Hoe lang heb ik nachtmerries gehad? Geen achteloze vraag van mijn zoon. En hup, daar zijn we weer in verschillende stadia’s van onze verledens. Hij zat nog in mijn buik tijdens de zesdaagse oorlog. Wat voelt een kind daarvan? Maar dat terzijde.
Ik zie het kleine jongetje van een jaar of zes en zijn intens verdrietige gezichtje. Fatah heette de terreur toen. ‘Ze’ hadden een schoolbus opgeblazen met kinderen die op vakantie waren. Joris: ‘Mamma dat is toch niet eerlijk, die kinderen waren nog klein. Het is niet zo erg, hè, als oude mensen doodgaan.’
Ik knikte. Hij keek me aan: ‘Maar zo is het, hè, mamma?’ ‘Ja schat, dat gebeurt’, was mijn antwoord. We liepen hand in hand, samen droef.
Het gebeurde en ik kon het niet tegenhouden.
Ik had mijn fantasieën over hoe ik hem kon verstoppen als de terroristen op driehoog mijn flat zouden binnenkomen. Dan zou ik het kind in het kastje met de twee kleppen aan de voet van het bad verstoppen. Bij de vuile was, daar zouden ze niet zoeken.
In de volgende oorlog zei ik in mijn opperste wanhoop bij het zoveelste alarm: ‘Als pappa en mamma vallen, moet jij doorlopen’. Ik wees richting zee. De andere kant waren de heuvels van de vijand. Dat hij geraakt kon worden, was te gruwelijk om voor te stellen.
Wanneer speelde het volgende zich af? Alle erge gebeurtenissen, de dreiging, het ontploffingsgevaar, maken een explosieve soep in mijn hoofd.
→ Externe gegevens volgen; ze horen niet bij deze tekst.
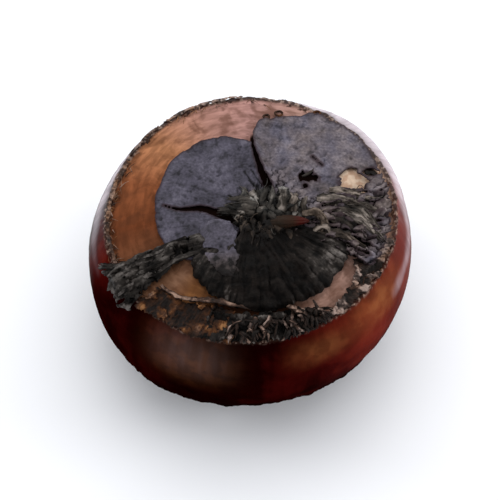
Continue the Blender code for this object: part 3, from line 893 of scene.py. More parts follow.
def from_hole(x, y, hole):
    """Distance from a hole's middle: 1 at its edge."""
    return np.hypot((x - hole[0]) / hole[2], (y - hole[1]) / hole[3])


def ragged(azimuth, depth, spacing, seed):
    """How far a torn edge strays at each azimuth."""
    return depth * flat_noise(azimuth / spacing, 0.0, seed, octaves=3)


def from_line(x, y, start, end):
    """Distance from a line and the share of the way along it."""
    along = np.array(end) - np.array(start)
    length = np.hypot(*along)
    share = ((x - start[0]) * along[0] + (y - start[1]) * along[1]) / length**2
    held = np.clip(share, 0, 1)
    return np.hypot(x - start[0] - held * along[0], y - start[1] - held * along[1]), held


def flaked(x, y, spacing, shape, heading, seed):
    """Torn flakes about spacing apart, drawn out by shape along their heading.

    For each point: how far inside its flake it lies, from 0 in a crack to 1; a level from 0 to 1 that is the
    same all over its flake; and where it lies along the flake, from -1 to 1.
    """
    draw = np.random.RandomState(seed)
    across_count, up_count = int(np.ptp(x) / spacing) + 3, int(np.ptp(y) / spacing) + 3
    column, row = np.meshgrid(np.arange(across_count), np.arange(up_count))
    centre_x = x.min() + (column.ravel() - 1 + draw.uniform(-0.45, 0.45, column.size)) * spacing
    centre_y = y.min() + (row.ravel() - 1 + draw.uniform(-0.45, 0.45, column.size)) * spacing
    turn = heading(centre_x, centre_y) + draw.normal(0, 0.30, column.size)
    level = draw.rand(column.size)
    x = x + 0.30 * spacing * flat_noise(x / spacing / 0.5, y / spacing / 0.5, seed + 1, 3)
    y = y + 0.30 * spacing * flat_noise(x / spacing / 0.5, y / spacing / 0.5, seed + 2, 3)
    nearest, second = np.full(len(x), 99.0), np.full(len(x), 99.0)
    owner, place_along = np.zeros(len(x), int), np.zeros(len(x))
    for i in range(column.size):
        from_x, from_y = x - centre_x[i], y - centre_y[i]
        along = (from_x * math.cos(turn[i]) + from_y * math.sin(turn[i])) / (spacing * shape)
        across = (from_y * math.cos(turn[i]) - from_x * math.sin(turn[i])) * shape / spacing
        away = np.hypot(along, across)
        nearer = away < nearest
        second = np.where(nearer, nearest, np.minimum(second, away))
        nearest = np.where(nearer, away, nearest)
        owner[nearer], place_along[nearer] = i, along[nearer]
    return smooth_share(second - nearest, 0.0, 0.22), level[owner], np.clip(place_along, -1, 1)


def scale_sheet(name, x, y, inside, lift, finish, stands_for, thickness=0.13, tint=0.5, rimmed=True):
    """A papery scale over the crown where inside is positive.

    lift gives its height, its relief (painted shade, dark in folds and cracks), its hue and what is added to
    its tint.
    """
    x, y, faces, depth = clipped_grid(x, y, inside)
    azimuth, distance = polar(x, y)
    height, relief, hue, extra = lift(x, y, azimuth, distance, depth)
    points = place(azimuth, distance, np.maximum(height, 0.08))
    grain = rows_of(np.radians(azimuth) * 10.0, distance, 2.0)
    shade = tint + extra + 0.25 * flat_noise(x / 3.0, y / 3.0, 91)
    depth = depth if rimmed else depth + 1.0
    attributes = {"grain": grain, "tint": shade, "depth": depth, "relief": np.clip(relief, 0, 1), "hue": hue}
    return add_piece(name, points, faces, finish, stands_for, attributes, thickness)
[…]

De zwangere moeder met kinderwagen die op wacht zat voor de kleuterschool waar ik op uitkeek. Zou zij die terroristen moeten tegenhouden? Met wat dan? De oudste lagereschoolkinderen hielden de wacht bij het hek van het schoolplein, onder lestijd. Ook dat nog. Zouden zij de terroristen tegenhouden? Ze verveelden zich en speelden tot ze afgelost werden. Op die school zaten de kleine kinderen boven. Ook zo handig als de sirene ging… En als er gebombardeerd zou worden, moesten ze schuilen in de wadi. Die was alleen ’s zomers droog. ’s Winters was dat een riviertje.
Het waarschuwen van de kinderen om vooral niets op te rapen – het kon ontploffen in je handen – was aan de orde van de dag. Maar wat doet een kind? ‘Kijk mamma, het ontploft niet’, zeggen als hij weer eens iets opraapte.
Zucht-bons-au deed mijn hart dan. Dat was de periode dat op de markt een watermeloen ontplofte, dat de vuilnisbakken in Tel Aviv explodeerden, dat er iets in een weggegooid pakje sigaretten kon zitten om je arm er af te knallen.
Voedsel genoeg voor nachtmerries. Ook de andere kinderen op school droomden vreselijk, hoewel hun ouders het ontkenden. Ik wilde weg. Gevlucht uit Nederland voor het, toen ook al, opkomend antisemitisme, was het nooit mijn plan geweest mijn kinderen op te voeden in een constante oorlog. Israël bleek omgeven door virulente haters van joden. Nog steeds. En ook hier weer. Ja Joris, je nachtmerries duurden tot je een jaar of achttien was. En nog misschien. De mijne in ieder geval wel. Dat is wat terreur met je doet.